Might want to check on the valve sizes. The LS1 has a 3.898" bore, whereas the 6.0 has a larger 4" bore. L92 and I am pretty sure LQ4 heads wont fit the small bore LS1 because the valves will either hit the block or be severely shrouded. Just something to look into.


----------



## GM4life (Mar 18, 2007)

04black said:


> Could you put heads from a 3/4 ton truck with a 6.0 on an ls1 and would it be worth it? I tried searching but couldnt find anything. 3/4 ton trucks with 6.0s are dime a dozen at junkyards around here and i figured if they are similar to the gto 6.0 heads that would be perfect


Lower compression version of the LS6 head. They are more sought after for FI cars. They will fit, the decrease in C/R about 9.5:1 will hurt in performance unless your are going FI. Make sure that the truck engines that you are looking at are the 6.0(317 head) and not the 4.8 and 5.3 I see so many of those and no 6.0 engines in junk yards. LS1 241 heads can be ported to out flow stock LS6 243 heads sans the compression ratio.


----------



## GM4life (Mar 18, 2007)

svede1212 said:


> Find out the model of the head. LQ4 6 liter engines have lower compression to start with and you'd have to mill them down or have the combustion chambers welded up. I also believe some are iron heads and some aluminum.


The only problem I can see milling heads is changing the valvetrain geometry. You may have to find the correct length pushrods and or valves to work after mill work. The LS heads are zero net lash adjustment too. With welding the combustion chambers you may run into shrouding the valves.

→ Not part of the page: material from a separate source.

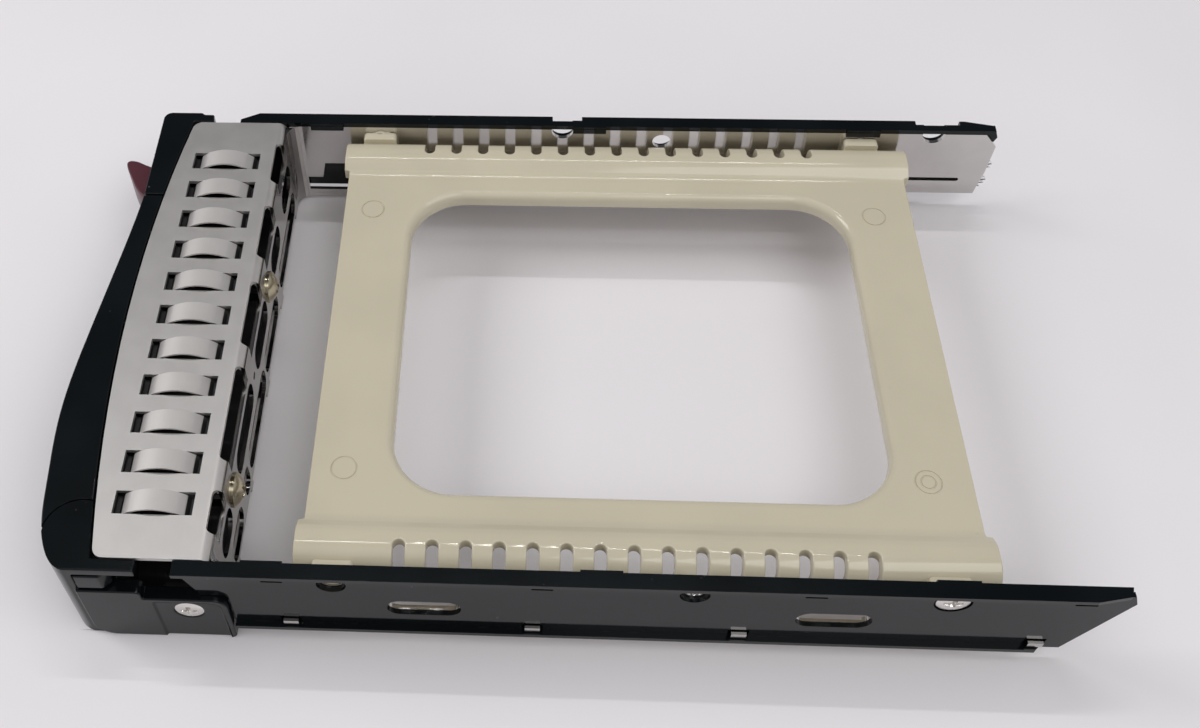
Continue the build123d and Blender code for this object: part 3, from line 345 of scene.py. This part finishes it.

With the AL and iron heads I think you mean the block is Al or iron. I think that what was the difference between the LQ4/LQ9 6.0 blocks was the short block.


----------



## 04black (Apr 2, 2011)

What is everyones thoughts on the 5.3 truck heads #862?. I've read they have an even smaller chamber size than 243s. 862 has a 61.15cc chamber vs 243's 64.45cc chamber. Would 862's cause compression to be to high? Reason for my questions is i found 2 complete sets of 862 heads for 125 a set. Also would they be ok to run on a 2000 ls1?


----------



## 04black (Apr 2, 2011)

no one has any opinions on the 862 heads off a 5.3?


----------